= AIM =
For the material that follows, return exactly the lines from the one with "Keep writing the three.js" through the one with "rng.uniform(0.15, 0.9, count), finish, joints=1)", both ends included.

3D code data:
------------------------------------------------------------------------

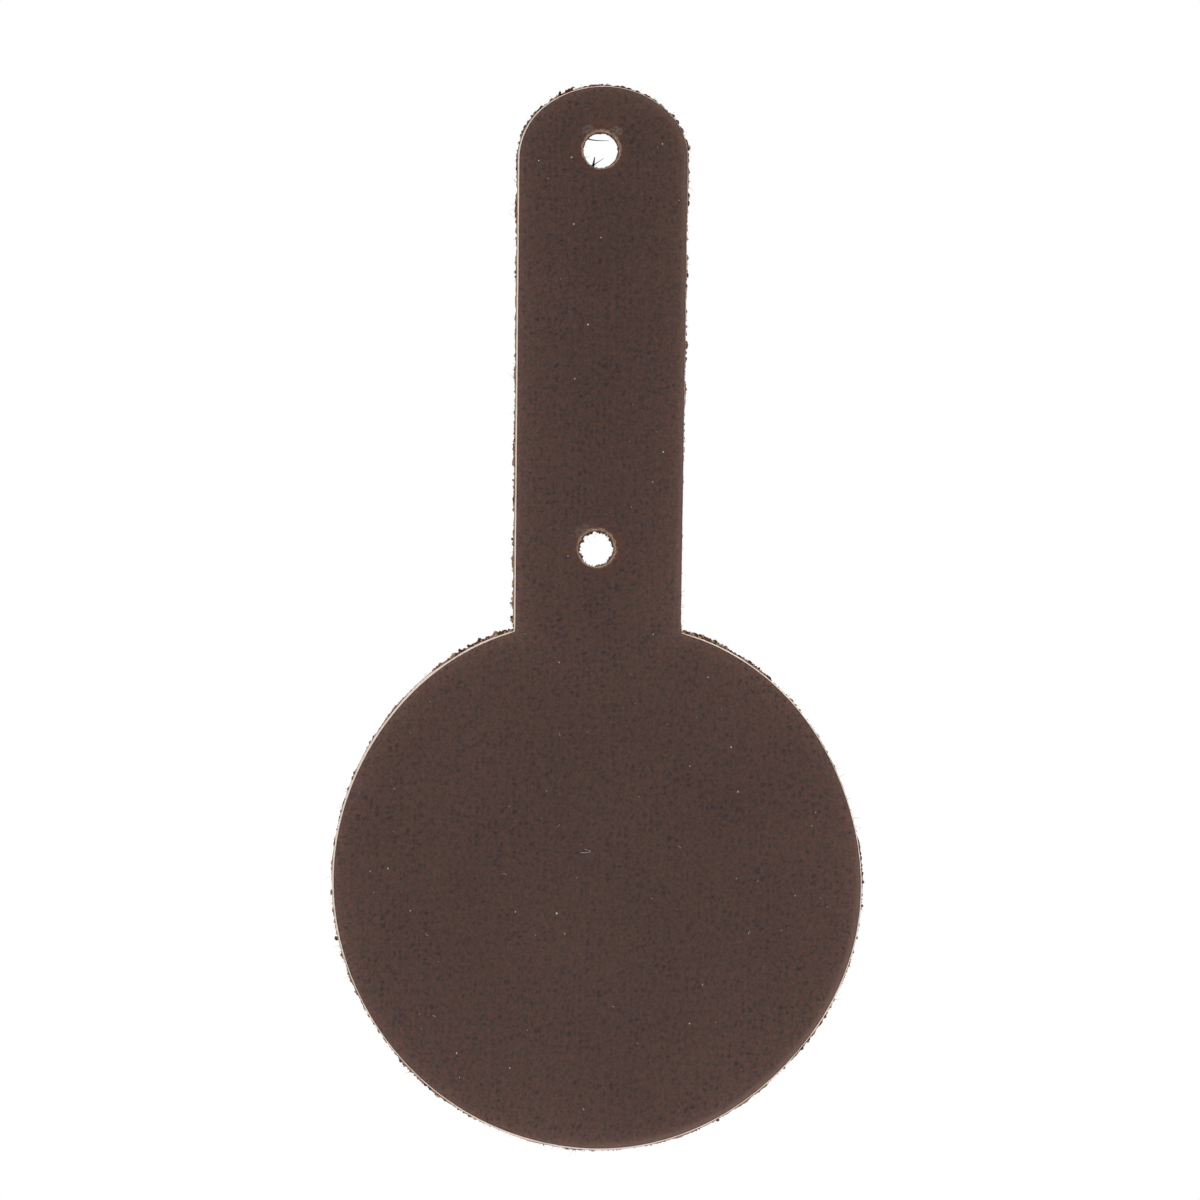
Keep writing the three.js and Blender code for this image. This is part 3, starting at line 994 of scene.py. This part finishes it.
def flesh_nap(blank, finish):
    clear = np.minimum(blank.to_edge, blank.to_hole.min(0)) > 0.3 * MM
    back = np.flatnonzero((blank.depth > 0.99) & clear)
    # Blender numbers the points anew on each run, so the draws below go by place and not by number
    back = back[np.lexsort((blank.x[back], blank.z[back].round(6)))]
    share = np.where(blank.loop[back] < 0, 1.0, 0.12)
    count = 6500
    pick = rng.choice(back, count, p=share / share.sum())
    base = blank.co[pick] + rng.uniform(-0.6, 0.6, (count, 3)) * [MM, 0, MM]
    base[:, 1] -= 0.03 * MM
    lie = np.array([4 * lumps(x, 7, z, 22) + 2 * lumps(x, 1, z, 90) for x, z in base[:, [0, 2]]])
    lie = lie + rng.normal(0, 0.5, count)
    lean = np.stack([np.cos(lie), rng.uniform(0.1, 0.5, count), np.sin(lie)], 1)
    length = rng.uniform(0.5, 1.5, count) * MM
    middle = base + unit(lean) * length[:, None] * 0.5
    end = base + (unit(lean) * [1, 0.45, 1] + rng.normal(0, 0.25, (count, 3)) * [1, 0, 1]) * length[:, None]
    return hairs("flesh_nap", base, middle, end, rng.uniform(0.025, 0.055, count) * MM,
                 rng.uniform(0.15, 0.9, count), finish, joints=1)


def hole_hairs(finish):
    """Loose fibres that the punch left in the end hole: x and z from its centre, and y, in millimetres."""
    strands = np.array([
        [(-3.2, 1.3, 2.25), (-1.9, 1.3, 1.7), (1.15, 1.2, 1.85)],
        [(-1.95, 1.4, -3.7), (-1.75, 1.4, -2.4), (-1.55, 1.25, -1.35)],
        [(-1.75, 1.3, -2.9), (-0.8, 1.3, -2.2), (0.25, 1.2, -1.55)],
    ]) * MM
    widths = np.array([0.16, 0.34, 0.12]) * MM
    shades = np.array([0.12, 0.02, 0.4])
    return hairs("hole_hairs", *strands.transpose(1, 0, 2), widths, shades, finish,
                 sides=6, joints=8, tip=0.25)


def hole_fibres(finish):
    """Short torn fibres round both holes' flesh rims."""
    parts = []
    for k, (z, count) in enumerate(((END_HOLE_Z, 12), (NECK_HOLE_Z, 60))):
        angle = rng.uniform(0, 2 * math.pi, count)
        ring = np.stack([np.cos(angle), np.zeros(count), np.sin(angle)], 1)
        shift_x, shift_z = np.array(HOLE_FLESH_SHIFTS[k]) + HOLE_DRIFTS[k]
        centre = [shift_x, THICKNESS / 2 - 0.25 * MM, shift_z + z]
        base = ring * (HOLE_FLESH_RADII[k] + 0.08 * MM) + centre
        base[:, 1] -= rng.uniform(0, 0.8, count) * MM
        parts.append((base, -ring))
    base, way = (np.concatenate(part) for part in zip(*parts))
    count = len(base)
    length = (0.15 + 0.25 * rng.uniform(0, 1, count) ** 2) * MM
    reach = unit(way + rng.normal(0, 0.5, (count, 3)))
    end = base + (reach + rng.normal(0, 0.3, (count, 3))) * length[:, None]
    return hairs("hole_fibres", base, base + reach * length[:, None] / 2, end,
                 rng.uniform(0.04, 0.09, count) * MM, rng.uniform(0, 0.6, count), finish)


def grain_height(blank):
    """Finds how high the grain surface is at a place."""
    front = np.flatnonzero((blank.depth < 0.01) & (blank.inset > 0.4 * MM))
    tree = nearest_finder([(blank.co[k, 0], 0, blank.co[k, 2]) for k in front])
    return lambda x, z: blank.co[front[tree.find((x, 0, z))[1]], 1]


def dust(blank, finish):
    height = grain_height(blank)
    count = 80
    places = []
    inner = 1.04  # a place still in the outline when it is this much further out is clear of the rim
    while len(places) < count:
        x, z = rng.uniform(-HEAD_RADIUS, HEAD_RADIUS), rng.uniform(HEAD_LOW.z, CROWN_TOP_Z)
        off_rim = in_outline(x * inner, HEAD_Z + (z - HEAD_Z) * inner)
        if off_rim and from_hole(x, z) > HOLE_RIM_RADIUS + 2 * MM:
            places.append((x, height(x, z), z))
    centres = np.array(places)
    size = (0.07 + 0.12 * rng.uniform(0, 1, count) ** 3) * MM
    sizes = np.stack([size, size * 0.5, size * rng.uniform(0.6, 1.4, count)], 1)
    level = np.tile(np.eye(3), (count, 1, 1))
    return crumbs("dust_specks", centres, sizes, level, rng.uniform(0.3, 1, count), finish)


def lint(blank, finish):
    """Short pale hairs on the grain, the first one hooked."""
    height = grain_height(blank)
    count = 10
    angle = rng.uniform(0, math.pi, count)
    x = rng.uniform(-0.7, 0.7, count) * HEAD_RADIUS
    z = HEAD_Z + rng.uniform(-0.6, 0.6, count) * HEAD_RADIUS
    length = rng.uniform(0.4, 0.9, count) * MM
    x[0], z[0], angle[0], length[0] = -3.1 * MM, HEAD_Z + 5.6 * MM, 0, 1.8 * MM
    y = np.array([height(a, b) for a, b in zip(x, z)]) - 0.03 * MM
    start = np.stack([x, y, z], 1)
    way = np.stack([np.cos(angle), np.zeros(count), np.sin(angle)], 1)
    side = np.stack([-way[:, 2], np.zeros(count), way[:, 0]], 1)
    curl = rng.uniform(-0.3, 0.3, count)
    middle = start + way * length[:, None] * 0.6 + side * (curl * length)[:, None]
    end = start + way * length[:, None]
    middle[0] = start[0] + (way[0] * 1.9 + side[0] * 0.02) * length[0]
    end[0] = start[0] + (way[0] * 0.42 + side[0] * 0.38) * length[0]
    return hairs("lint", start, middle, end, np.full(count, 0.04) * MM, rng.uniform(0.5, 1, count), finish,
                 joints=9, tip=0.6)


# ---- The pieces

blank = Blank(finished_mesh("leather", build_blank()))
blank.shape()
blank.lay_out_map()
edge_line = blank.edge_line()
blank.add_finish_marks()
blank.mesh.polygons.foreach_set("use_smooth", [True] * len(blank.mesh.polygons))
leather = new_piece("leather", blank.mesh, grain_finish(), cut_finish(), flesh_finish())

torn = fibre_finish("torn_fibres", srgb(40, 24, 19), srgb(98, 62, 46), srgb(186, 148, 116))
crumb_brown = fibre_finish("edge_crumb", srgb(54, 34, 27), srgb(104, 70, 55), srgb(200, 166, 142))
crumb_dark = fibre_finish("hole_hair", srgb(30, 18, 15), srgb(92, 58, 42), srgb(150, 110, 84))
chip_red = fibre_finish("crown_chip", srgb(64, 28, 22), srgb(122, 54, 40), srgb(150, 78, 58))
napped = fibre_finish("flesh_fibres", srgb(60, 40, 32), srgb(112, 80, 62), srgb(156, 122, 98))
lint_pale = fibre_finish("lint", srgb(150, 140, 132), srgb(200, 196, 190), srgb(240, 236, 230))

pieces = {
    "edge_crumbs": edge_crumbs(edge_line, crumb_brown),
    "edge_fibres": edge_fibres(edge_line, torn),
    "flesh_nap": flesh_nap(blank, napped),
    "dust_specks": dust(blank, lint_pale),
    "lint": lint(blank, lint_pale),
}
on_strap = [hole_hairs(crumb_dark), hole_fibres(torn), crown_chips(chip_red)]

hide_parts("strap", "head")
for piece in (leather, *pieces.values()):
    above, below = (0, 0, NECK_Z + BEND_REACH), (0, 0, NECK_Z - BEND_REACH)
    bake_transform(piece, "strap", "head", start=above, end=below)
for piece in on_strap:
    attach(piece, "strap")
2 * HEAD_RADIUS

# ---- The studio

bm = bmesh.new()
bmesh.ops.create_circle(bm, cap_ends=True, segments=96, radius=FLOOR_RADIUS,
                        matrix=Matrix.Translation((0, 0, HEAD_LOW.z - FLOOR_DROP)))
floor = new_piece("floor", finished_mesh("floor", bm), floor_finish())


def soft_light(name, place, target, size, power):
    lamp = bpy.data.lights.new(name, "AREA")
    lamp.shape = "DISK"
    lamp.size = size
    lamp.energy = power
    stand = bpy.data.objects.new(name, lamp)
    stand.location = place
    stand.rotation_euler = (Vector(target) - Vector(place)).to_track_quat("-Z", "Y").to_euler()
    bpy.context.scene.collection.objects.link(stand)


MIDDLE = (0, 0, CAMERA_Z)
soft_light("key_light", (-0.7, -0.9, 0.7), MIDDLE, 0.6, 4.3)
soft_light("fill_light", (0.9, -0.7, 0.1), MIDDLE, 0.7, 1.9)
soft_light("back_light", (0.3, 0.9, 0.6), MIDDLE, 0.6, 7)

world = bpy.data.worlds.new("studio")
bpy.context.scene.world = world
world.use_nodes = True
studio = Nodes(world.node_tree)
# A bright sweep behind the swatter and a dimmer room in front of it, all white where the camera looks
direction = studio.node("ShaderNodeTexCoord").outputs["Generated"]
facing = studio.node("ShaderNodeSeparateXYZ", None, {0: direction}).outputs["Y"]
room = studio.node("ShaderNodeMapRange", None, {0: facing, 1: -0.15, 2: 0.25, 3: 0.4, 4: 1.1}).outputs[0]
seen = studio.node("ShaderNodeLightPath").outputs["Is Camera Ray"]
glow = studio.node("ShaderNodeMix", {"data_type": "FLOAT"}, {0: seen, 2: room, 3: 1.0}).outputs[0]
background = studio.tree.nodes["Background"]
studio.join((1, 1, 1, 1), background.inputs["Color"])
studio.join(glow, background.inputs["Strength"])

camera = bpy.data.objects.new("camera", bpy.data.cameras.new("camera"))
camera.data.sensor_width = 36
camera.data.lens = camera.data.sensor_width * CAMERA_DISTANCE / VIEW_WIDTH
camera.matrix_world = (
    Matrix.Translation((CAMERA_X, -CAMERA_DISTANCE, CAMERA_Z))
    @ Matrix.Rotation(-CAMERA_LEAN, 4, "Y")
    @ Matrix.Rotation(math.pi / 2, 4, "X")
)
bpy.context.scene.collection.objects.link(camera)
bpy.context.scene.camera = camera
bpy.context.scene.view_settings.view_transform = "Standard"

------------------------------------------------------------------------

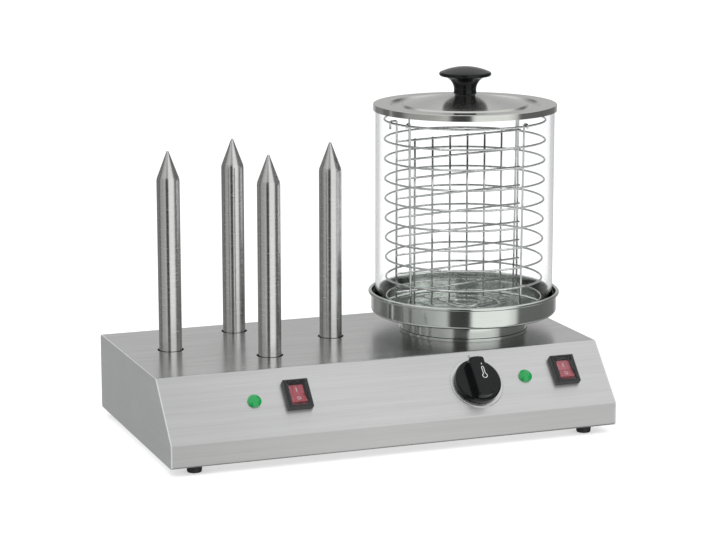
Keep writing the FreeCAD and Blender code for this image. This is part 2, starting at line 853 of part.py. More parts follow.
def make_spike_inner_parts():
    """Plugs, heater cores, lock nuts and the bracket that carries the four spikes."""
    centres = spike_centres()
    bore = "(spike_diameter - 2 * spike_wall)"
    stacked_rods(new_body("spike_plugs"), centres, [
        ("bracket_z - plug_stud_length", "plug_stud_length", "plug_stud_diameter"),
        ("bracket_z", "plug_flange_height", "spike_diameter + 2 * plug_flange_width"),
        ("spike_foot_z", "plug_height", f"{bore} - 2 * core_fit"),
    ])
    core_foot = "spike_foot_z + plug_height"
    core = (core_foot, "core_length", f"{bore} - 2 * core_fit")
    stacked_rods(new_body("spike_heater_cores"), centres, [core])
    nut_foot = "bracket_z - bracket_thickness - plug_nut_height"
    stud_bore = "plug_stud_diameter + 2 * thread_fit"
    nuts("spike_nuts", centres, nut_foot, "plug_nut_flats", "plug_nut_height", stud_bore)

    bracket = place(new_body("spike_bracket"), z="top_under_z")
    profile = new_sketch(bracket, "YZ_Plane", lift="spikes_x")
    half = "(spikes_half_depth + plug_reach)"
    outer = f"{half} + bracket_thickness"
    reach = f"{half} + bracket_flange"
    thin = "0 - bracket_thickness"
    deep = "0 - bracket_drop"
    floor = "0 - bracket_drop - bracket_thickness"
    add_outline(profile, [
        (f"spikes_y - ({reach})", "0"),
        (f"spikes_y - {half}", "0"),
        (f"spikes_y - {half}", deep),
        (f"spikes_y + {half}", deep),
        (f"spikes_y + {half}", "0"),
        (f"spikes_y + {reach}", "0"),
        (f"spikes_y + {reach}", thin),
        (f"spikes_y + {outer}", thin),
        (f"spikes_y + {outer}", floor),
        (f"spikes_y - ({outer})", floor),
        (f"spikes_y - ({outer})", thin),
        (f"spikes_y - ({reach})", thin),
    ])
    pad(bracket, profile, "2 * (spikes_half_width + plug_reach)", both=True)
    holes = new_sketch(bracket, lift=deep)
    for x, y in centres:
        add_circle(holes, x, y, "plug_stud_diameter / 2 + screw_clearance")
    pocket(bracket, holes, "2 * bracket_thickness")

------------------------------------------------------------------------

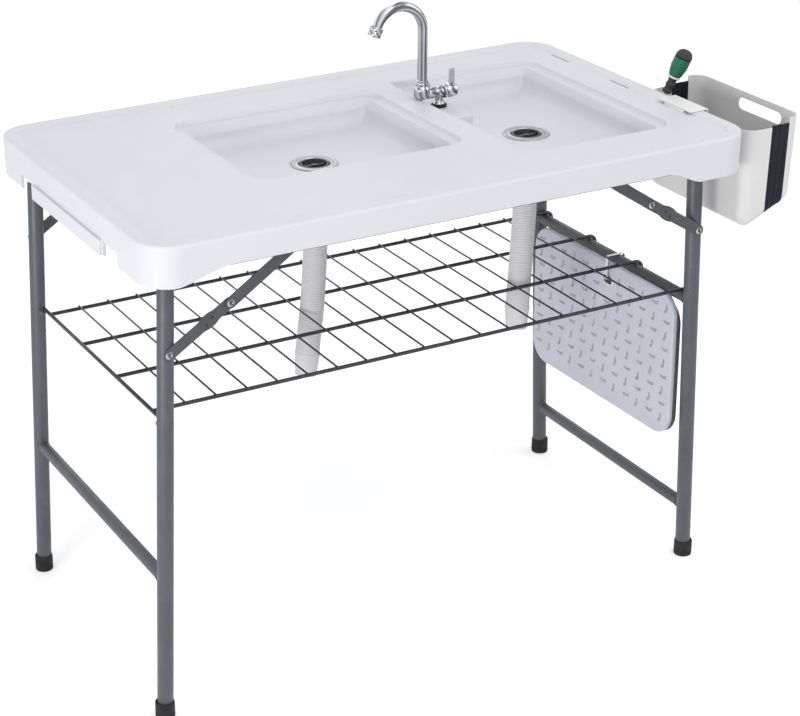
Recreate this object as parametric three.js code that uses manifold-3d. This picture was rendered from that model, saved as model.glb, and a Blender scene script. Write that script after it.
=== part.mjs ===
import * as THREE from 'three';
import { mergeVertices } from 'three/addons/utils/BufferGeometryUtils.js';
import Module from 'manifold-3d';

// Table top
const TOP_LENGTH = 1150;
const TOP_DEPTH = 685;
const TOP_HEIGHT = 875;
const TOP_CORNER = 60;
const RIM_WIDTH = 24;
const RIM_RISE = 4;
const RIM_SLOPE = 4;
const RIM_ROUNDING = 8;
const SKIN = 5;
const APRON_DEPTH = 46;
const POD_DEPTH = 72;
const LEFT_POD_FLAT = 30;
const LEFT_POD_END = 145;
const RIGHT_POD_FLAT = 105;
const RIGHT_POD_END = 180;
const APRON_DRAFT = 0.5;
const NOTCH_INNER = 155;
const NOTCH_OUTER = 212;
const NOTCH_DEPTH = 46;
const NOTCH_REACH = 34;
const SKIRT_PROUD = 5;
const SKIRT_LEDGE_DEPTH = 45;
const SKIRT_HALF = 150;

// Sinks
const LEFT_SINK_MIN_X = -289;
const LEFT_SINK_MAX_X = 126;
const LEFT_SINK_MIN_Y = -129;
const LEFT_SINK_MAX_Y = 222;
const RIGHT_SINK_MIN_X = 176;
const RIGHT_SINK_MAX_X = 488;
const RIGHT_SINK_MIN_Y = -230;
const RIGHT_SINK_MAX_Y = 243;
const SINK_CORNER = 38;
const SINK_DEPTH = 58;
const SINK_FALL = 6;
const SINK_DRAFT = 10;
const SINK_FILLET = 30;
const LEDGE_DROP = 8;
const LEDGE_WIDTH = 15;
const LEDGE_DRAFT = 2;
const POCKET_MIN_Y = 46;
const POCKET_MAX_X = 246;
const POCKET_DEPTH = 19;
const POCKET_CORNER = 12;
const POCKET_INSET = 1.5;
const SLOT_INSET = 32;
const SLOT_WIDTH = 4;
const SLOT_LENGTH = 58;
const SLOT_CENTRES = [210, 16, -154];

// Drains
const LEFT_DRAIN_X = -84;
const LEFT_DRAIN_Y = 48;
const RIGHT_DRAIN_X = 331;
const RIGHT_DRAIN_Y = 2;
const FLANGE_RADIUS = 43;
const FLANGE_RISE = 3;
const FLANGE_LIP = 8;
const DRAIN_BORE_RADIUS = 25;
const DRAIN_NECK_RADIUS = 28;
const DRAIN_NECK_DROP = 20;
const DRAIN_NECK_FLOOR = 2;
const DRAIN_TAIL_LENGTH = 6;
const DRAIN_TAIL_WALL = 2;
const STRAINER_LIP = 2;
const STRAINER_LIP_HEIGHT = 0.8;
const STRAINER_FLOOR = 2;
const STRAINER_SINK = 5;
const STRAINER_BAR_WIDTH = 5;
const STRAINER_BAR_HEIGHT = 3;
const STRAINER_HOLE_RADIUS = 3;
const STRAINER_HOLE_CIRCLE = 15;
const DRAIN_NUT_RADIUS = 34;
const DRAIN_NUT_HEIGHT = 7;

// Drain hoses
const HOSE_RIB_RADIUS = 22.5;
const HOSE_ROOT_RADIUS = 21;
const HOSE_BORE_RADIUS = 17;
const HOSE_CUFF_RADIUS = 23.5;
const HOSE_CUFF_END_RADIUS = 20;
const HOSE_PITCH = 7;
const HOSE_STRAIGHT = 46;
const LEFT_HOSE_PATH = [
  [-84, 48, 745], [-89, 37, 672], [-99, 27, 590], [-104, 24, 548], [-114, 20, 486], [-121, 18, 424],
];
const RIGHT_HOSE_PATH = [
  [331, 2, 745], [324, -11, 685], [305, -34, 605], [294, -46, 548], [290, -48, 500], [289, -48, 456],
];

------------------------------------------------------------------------

= THE REPLY =
Keep writing the three.js and Blender code for this image. This is part 3, starting at line 994 of scene.py. This part finishes it.
def flesh_nap(blank, finish):
    clear = np.minimum(blank.to_edge, blank.to_hole.min(0)) > 0.3 * MM
    back = np.flatnonzero((blank.depth > 0.99) & clear)
    # Blender numbers the points anew on each run, so the draws below go by place and not by number
    back = back[np.lexsort((blank.x[back], blank.z[back].round(6)))]
    share = np.where(blank.loop[back] < 0, 1.0, 0.12)
    count = 6500
    pick = rng.choice(back, count, p=share / share.sum())
    base = blank.co[pick] + rng.uniform(-0.6, 0.6, (count, 3)) * [MM, 0, MM]
    base[:, 1] -= 0.03 * MM
    lie = np.array([4 * lumps(x, 7, z, 22) + 2 * lumps(x, 1, z, 90) for x, z in base[:, [0, 2]]])
    lie = lie + rng.normal(0, 0.5, count)
    lean = np.stack([np.cos(lie), rng.uniform(0.1, 0.5, count), np.sin(lie)], 1)
    length = rng.uniform(0.5, 1.5, count) * MM
    middle = base + unit(lean) * length[:, None] * 0.5
    end = base + (unit(lean) * [1, 0.45, 1] + rng.normal(0, 0.25, (count, 3)) * [1, 0, 1]) * length[:, None]
    return hairs("flesh_nap", base, middle, end, rng.uniform(0.025, 0.055, count) * MM,
                 rng.uniform(0.15, 0.9, count), finish, joints=1)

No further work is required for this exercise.